Uma declaração de amor aos funcionários públicos

É por prezá-los que não gosto de ver o seu papel abastardado por gente que não está à altura do seu dever.

A minha caixa de correio está cheia de gente convencida de que nutro um profundo desprezo pelos funcionários públicos, e que sou um neoliberal fanático desejoso de privatizar o país inteiro. Acreditam que perdi o contacto com o mundo real, que sou um betinho privilegiado, com seguro de saúde e filhos em escolas privadas. Não poderiam estar mais errados.

Permitam-se – só desta vez – aborrecer-vos um pouco com a minha biografia. Sou filho de dois funcionários públicos de Portalegre, que trabalharam toda a vida nas Finanças. Estudei sempre em escolas públicas, e tenho uma especial dívida de gratidão para com a secundária Mouzinho da Silveira, sobretudo pela forma como me acolheu em 1994, quando, já aluno universitário, decidi trocar Engenharia Química pelas Ciências da Comunicação e voltar atrás, ao 12.º ano, para estudar Filosofia.

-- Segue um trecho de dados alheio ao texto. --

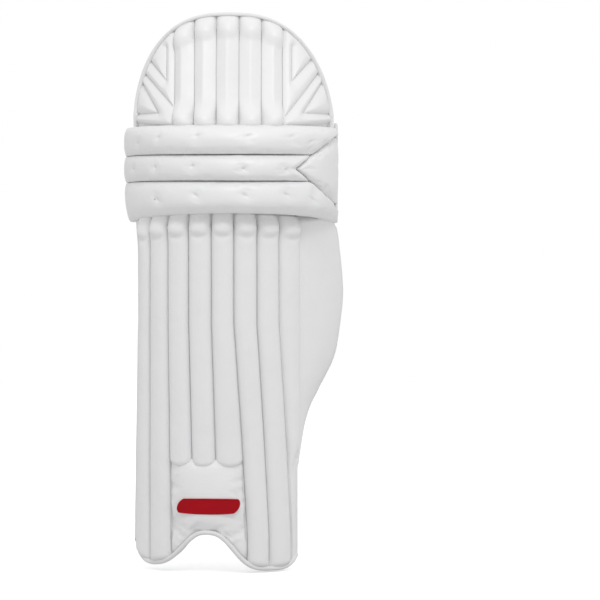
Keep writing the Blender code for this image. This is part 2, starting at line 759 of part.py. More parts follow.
def grown(oval, by):
    """The same oval, larger all round."""
    return oval[0], oval[1], oval[2] + by, oval[3] + by


def calf_strap(pivot):
    """The lower calf pad, the strap over it with its keeper, and the flap below."""
    gap = 0.0008
    strap_oval = grown(LOWER_CALF_PAD_OVAL, PAD_CLOTH_THICKNESS + gap)
    keeper_oval = grown(strap_oval, STRAP_THICKNESS + gap)
    band("lower_calf_pad", LOWER_CALF_PAD_OVAL, LOWER_CALF_PAD_Z, (STRAP_START, math.radians(30)),
         PAD_CLOTH_THICKNESS, WHITE_MESH, pivot, taper=0.25)
    band("calf_strap", strap_oval, CALF_STRAP_Z, (STRAP_START, math.radians(24)), STRAP_THICKNESS,
         PALE_FELT, pivot, taper=0.10)
    band("calf_flap", CALF_FLAP_OVAL, CALF_FLAP_Z, (STRAP_START, math.radians(52)), PAD_CLOTH_THICKNESS,
         WHITE_MESH, pivot, taper=0.45)
    keeper_turns = (KEEPER_TURN + KEEPER_HALF_TURN, KEEPER_TURN - KEEPER_HALF_TURN)
    band("strap_keeper", keeper_oval, KEEPER_Z, keeper_turns, KEEPER_THICKNESS, WHITE_BINDING, pivot, steps=4)


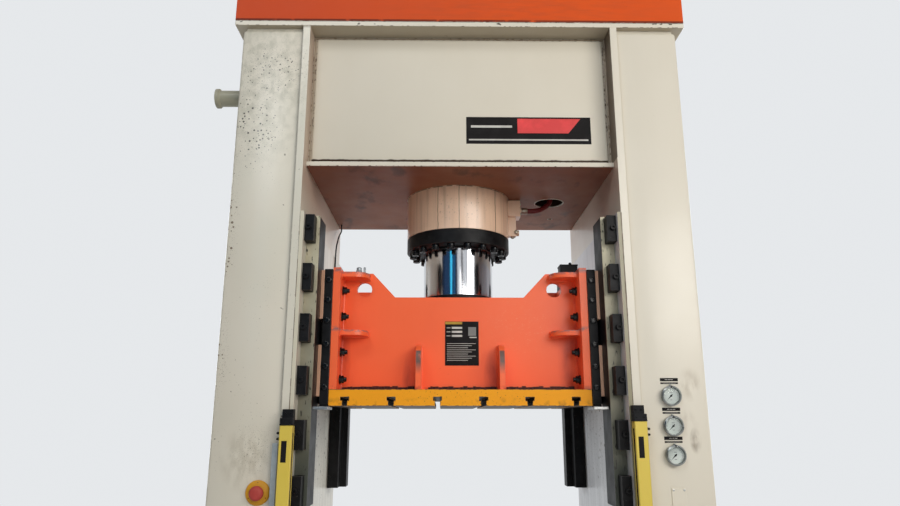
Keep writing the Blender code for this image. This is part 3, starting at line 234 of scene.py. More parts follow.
def moulded(name, base, rough=0.45, grain=600.0, shine=0.3):
    """Moulded plastic or rubber with a fine grain and a little dust."""
    f = Finish(name, rough, shine=shine)
    light = tuple(min(c * 1.4 + 0.006, 1.0) for c in base)
    f.colour(f.over(base, light, f.grain(12, 0.45, 0.8, 4)))
    f.rough(rough - 0.05, rough + 0.15, f.noise(30))
    return f.bump(f.noise(grain, 2), 0.2, 0.0003)


def dots(f, at, size, colour, scale, radius=0.30, dust=0.5):
    """A patch of round splashes of many sizes, thinning out towards its rim."""
    cells = f.node("ShaderNodeTexVoronoi", {"Vector": f.place, "Scale": scale}).outputs
    reach = f.both(cells["Color"], radius, f.spot(at, size))
    f.lay(colour, f.ramp(f.math("SUBTRACT", cells["Distance"], reach), 0.0, -0.03))
    f.lay(colour, f.grain(scale * 4, 0.63, 0.68, 1.5, shift=at[X]), f.spot(at, size), dust)


def smear_and_shade(f, at, size, colour, amount, stretch=(1, 1, 0.45)):
    """A wiped, greasy mark, or a patch of painted shade where a caller lays one."""
    f.lay(colour, f.grain(34, 0.40, 0.66, 4, stretch, at[Z]), f.spot(at, size), amount)


def beside_crown(f):
    """1 on a column's inner face, which the crown stands against."""
    return f.inside(X, INNER_FACE + 0.0015, CRISP)


def guide_side(f, side, face, edge):
    """The packing plate's ground face and front edge (the right edge's dark tone is painted shade), and a
    brown tint of painted bounce light from the orange slide under and beside the crown.
    """
    top = f.below(Z, PACKING_TOP + 0.003, 0.004)
    streaks = f.grain(30, 0.40, 0.62, 4, (1, 1, 0.06), 3.0)
    bare = f.over(face, tuple(c * 0.72 for c in face), streaks, 0.5)
    f.lay(bare, f.inside(X, PACKING_FACE + 0.0006, CRISP), top)
    dots(f, (side * PACKING_FACE, 0.0, 1.55), (0.05, 0.6, 0.60), (0.14, 0.11, 0.09), 30)
    # The front edge's tone comes from the caller; the right side's dark one is painted shade.
    front = (f.inside(X, INNER_FACE - 0.0008, CRISP), f.below(Y, -HALF_DEPTH + 0.0015, 0.001))
    f.lay(edge, *front, top)
    # Painted bounce light: a brown tint on the inner face under and beside the crown, for light thrown back
    # by the orange slide.
    brown = (beside_crown(f), f.climb(Z, 2.44, 2.62), f.inside(Y, HALF_DEPTH - 0.002, 0.002))
    f.lay((0.40, 0.27, 0.20), *brown, 0.7)


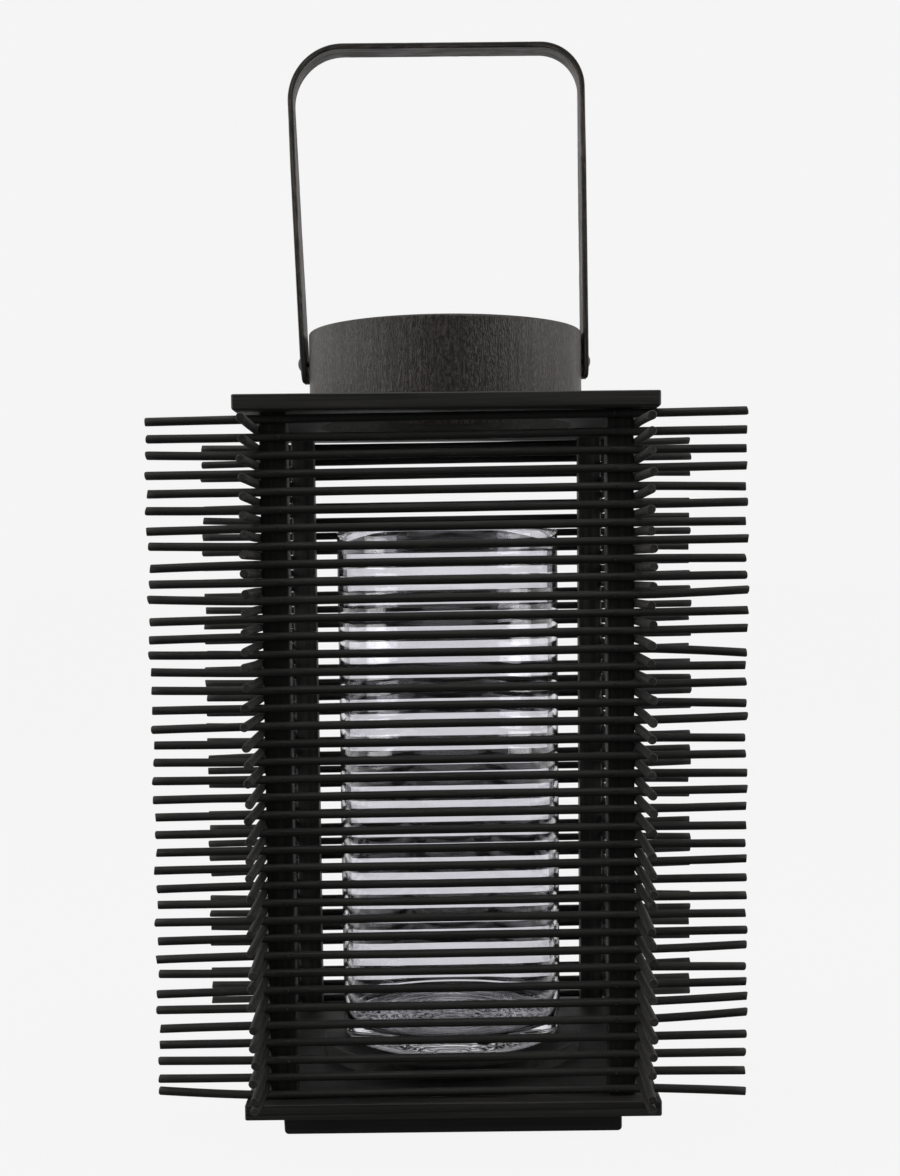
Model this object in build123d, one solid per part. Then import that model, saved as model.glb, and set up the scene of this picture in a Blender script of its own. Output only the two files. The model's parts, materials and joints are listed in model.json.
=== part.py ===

Como tinha tido uma excelente professora no 10.º e no 11.º anos, pedi para assistir às suas aulas de 12.º, de forma a preparar-me para o exame específico que me permitiria entrar num curso de Letras. Na altura, não havia qualquer enquadramento legal para a minha presença ali. Mas a direcção da Mouzinho da Silveira permitiu que assistisse às aulas de Filosofia, e a minha professora corrigiu cada um dos meus testes (que eu não tinha direito a fazer) e permitiu que participasse em cada uma das suas aulas (onde não tinha direito a estar) como se fosse um aluno normal. Jamais esquecerei essa generosidade – e ela dificilmente teria sido possível numa escola privada.

Mais tarde, entrei para a Faculdade de Ciências Sociais e Humanas, uma instituição pública. Antes, tinha frequentado o Instituto Superior Técnico, outra instituição pública. Os meus quatro filhos frequentam a escola pública, entre o 1.º e o 9.º anos. A minha filha mais velha começa agora a cobrar-me por não andar numa escola privada, porque está a tomar consciência de que a qualidade no ensino público não é tão elevada quanto ela gostaria. Mas é a vida. Para além da questão financeira, eu e a minha mulher nunca quisemos que os miúdos vivessem em bolhas excessivamente privilegiadas.

A minha mulher, já agora, é médica no Instituto Português de Oncologia. Nunca trabalhou no sector privado, e não está interessada em fazê-lo (apesar da minha insistência ocasional). Ela acredita que a sua profissão só pode estar ao serviço de todos se for praticada em hospitais públicos. Não se imagina a cobrar dinheiro para curar quem quer que seja. É daquele tipo de médico que no Natal chega a casa com coelhos esfolados (o PAN que me perdoe), caixas de chocolates e quilos de abóboras, oferecidos pelos doentes. Acho isso muito bonito. Um dia destes eu devia emprestar-lhe esta página para vocês saberem o que ela pensa do actual estado do SNS e das cativações de Centeno. Ainda assim, nunca na vida lhe passou pela cabeça fazer greve, porque ela sabe que quem pagaria a factura seriam os doentes. E, para um doente oncológico, cada dia de atraso num tratamento conta muito.

Esta conversa poderia derivar ainda para o ramo familiar da minha mulher, onde é quase tudo (ou foi) professor. Não vale a pena. Penso que já deu para perceber a ideia. Eu nunca desprezei os funcionários públicos – como poderia? Pelo contrário. Prezo-os muito. E é por prezá-los que não gosto de ver o seu papel abastardado por gente que não está à altura do seu dever, e que parece ter perdido a noção do que significa servir a causa pública e os cidadãos deste país.